In the 1980s, I was horrified when I began learning about all the harmful plastics and chemicals found in traditional menstrual products. As a result, after a few years of research and planning, I founded a little company called Natracare in 1989 in order to offer women a safer, healthier option for their period hygiene.
The Journey of a Female Entrepreneur
Now, as a person who wastes little time pondering her personal “achievements,” it’s quite a leap for me to put into meaningful prose what my journey has been like in becoming identified as a successful entrepreneur.
It would appear that many would-be challengers for the title may be spurred on by the plethora of TV shows bulging with eager contestants searching for the elusive entrepreneur crown, where they’re generally hoping they will become that successful person who sets up a business, taking on financial risks in the hope of making lots of profit.
Breaking Barriers and Pioneering Change
When I started back in 1989, however, women were generally precluded from being described in such terms in business circles, circulating the myth that we belong below the glass ceiling and not on the trading floor!
And yet, I do consider myself to be acting under an alias since my intentions have always been that of a campaigner. The French interpretation of “entrepreneur,” as coined by the economist Jean-Baptiste Say, means “adventurer,” though I suspect not in the “go and take on the big corporations” sense of the word. I am most certainly more “artist” than “adventurer,” yet take them on I did. The enterprising businessWOman was always omitted from debates when I began my quest for change, but I would confidently add the term “future thinker” to describe myself and my 35 years of unwavering journey with Natracare.
I pioneered brand activism in the feminine hygiene industry—and I have the scars to prove it! Natracare evolved out of my own campaigns against the use of toxic chemicals, synthetics, and plastics as well as bringing to light their role in women’s health problems. My brand of activism has always been about empowering people to make the right choices for their bodies and creating better outcomes for ecology, and that requires both education and validation. At the same time, my work has helped create global standards for organic and natural menstrual products. This sort of change paves the way for others, which in turn, helps to create shifts within the industry. It’s work I am very proud of.

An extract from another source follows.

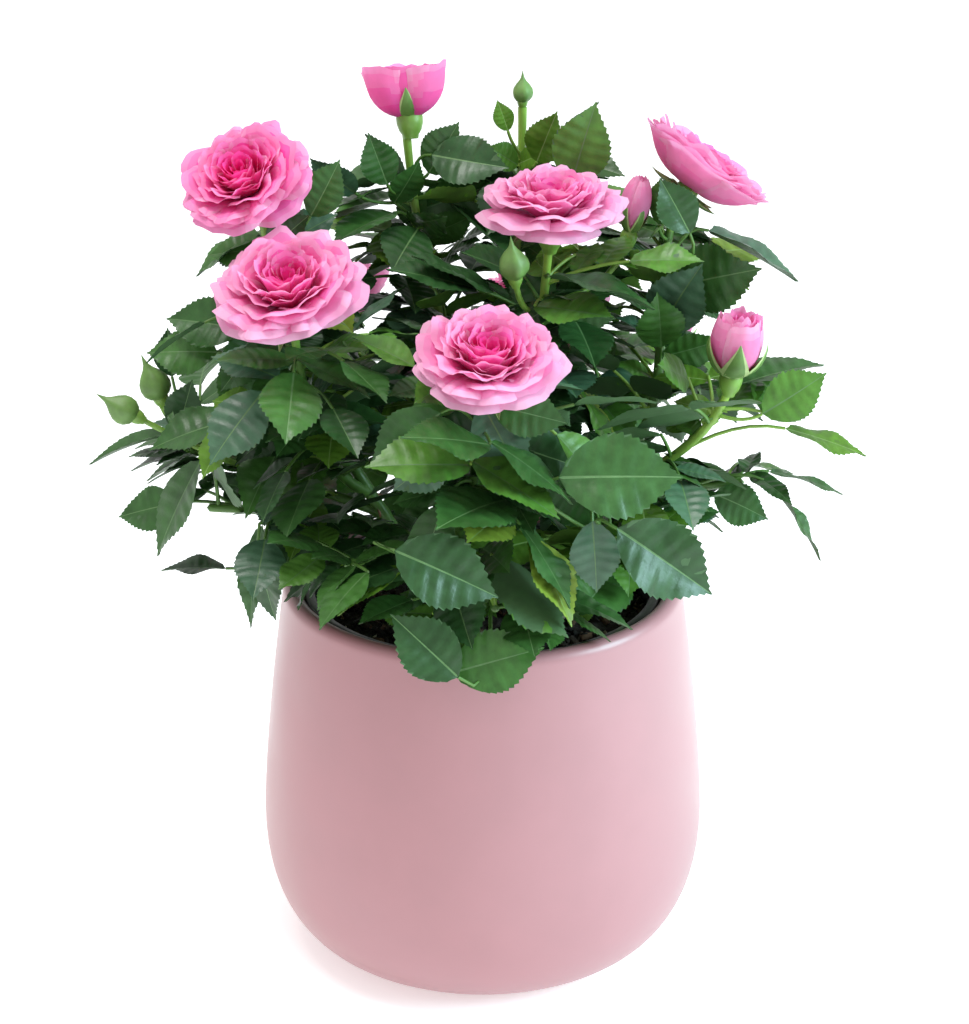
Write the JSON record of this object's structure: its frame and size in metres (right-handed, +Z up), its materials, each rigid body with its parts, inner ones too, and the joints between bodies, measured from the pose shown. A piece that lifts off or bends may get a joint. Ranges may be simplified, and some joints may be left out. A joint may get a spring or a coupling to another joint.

Championing Environmental and Corporate Responsibility
As someone who has produced and marketed “green” (to use this season’s terminology) period products for women for the past three decades, I understand the difficulties of getting the ecological message across to consumers who are battered every day by the noise of sleek aspirational lifestyle advertising. I believe that within all of us there is a basic urge to protect our environment; but for most, there has been a huge vacuum of information about what it is that we do and buy that is causing us to bring about the climate change that will make this planet hostile for mankind in the not-too-distant future. Recent climate disasters have resulted in focused minds, however, and people increasingly want to be able to make a difference in whatever way they believe they can.
After all, as the ice caps continue to melt, climate catastrophes cause massive populations to migrate away from the coasts and flood plains, crops fail, and deserts encroach on once-fertile plains, and we realize that we have created the Four Horsemen of the Apocalypse for ourselves. Making excuses for reasons not to choose a low-impact way of living is sociopathic.
As a lifelong environmentalist and a designer, I know that being entrepreneurial is also about future-thinking: Defining the problem, identifying the risks, and designing for change. This is what I did from the very start. Banks didn’t want to listen to me, but my tenacity and, frankly, my revolutionary environmental feminist thinking helped me mobilize. Today, we are clear that Green Business practice is scalable, sustainable, and profitable. The Corporate Social Responsibility of business does not need to be at the expense of profit, but philanthropy is surely at the heart of being kind to each other and to our only, singularly beautiful planet Earth.
Corporate responsibility is an adjunct to environmental responsibility. Natracare is a company founded on these two principles, and our product development began with environmental concerns as a point of primary consideration. The next part of the equation was profitability as an achievable value over time. Being an entrepreneurial and competitive private business, my philosophy has held for 35 years without failure. Perhaps companies that go public should choose their shareholders more carefully, or better still, trade on a greener and more ethical stock market.
Also, while I have the soapbox for a few extra lines, let me stand on the fulcrum of the see-saw for a moment. Yes, I am the antithesis of the trendy unicorn company. I have been through the gambit of prejudices in my life—as a woman in higher education, as a woman in a design industry, as a woman in business, and as a working businesswoman with children—so we might as well address the big elephant sitting on my feet now: ageism. I have given half of my life to trying to affect change through my aspirations and achievements, and I had to earn my value. I am still campaigning, and my business continues to be successful because I stuck to the principles and objectives that now identify me as an entrepreneur. My age has been the marker of my survival of many things in my life’s journey, including cancer, but above all, my dogged determination to make Natracare the best company and brand ever created in the nefarious world of personal care. I will continue.